PPL is the primary electric provider used by residents in the Lehigh Valley.

The utility filed a request Tuesday with the Pennsylvania Public Utility Commission seeking an annual base rate hike of $356 million, which would boost the company’s overall revenue by roughly 8.6%.

Under the proposal, a typical residential customer using 1,000 kilowatt-hours per month could see their monthly bill rise from about $191.49 to $204.86. Commercial and industrial customers could face smaller increases.

The Public Utility Commission (PUC) must review and approve the request, and it has the authority to adjust the proposed rate changes for each class of customer. If approved, the new rates would take effect July 1.

PPL officials said the increase, its first in more than a decade, is aimed at upgrading and modernizing its electrical grid. The company plans to strengthen infrastructure to better handle severe weather, implement advanced smart grid technology and improve customer service systems.

A recent PUC report noted that PPL recorded 17 power outages in 2024, the highest number for any Pennsylvania electric distribution company in more than three decades.
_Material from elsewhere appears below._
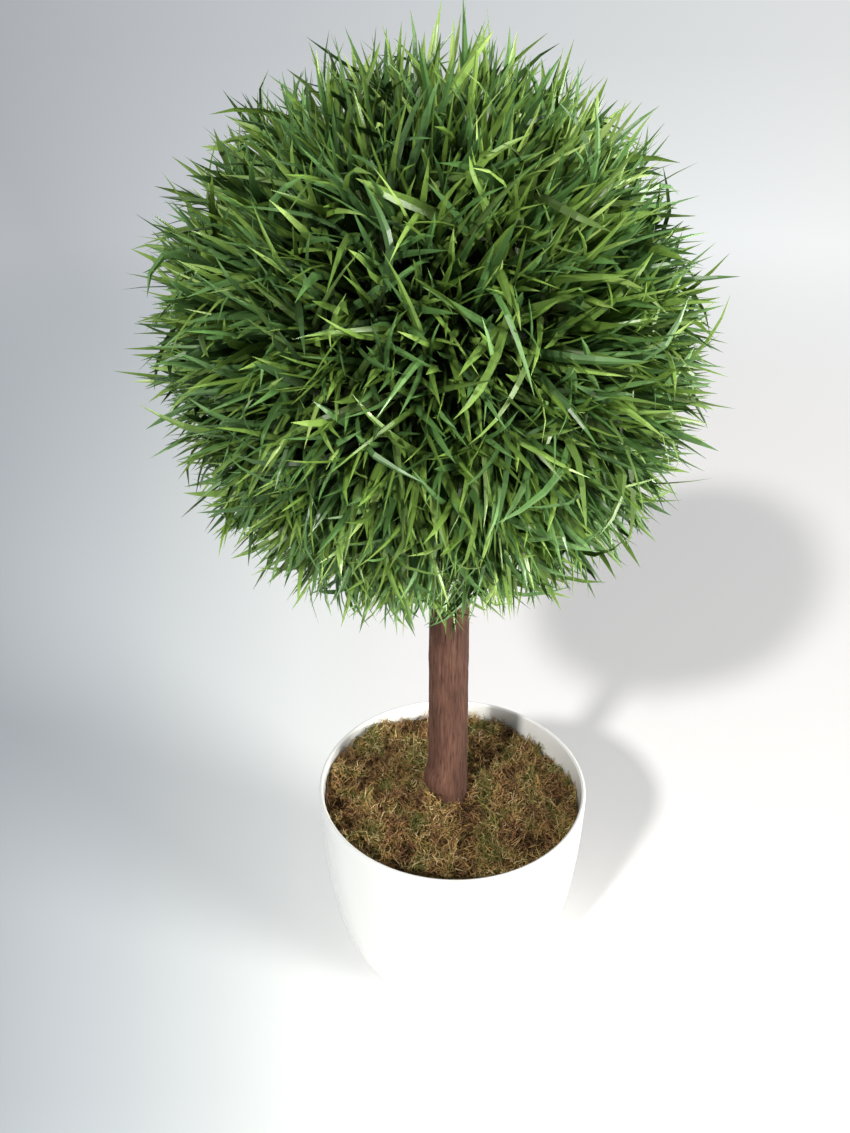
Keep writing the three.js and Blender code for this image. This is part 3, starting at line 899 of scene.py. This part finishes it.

“In recent years, we have faced record-breaking storms in frequency and intensity,” said PPL Electric President Christine Martin in a news release. “We’re proud to have prevented more than half a million power outages so far this year, but we know our work is not done. These investments are critical to keeping the lights on and serving our communities effectively.”

The proposed increase comes amid widespread pressure on households already coping with rising utility costs due to higher energy supply prices. Martin emphasized that PPL has worked to keep controllable costs low and maintains some of the lowest distribution rates in the state.

“It’s essential to invest in maintaining and upgrading our system,” Martin said. “This rate adjustment would support those efforts and help ensure reliable power, especially as severe weather events become more frequent.”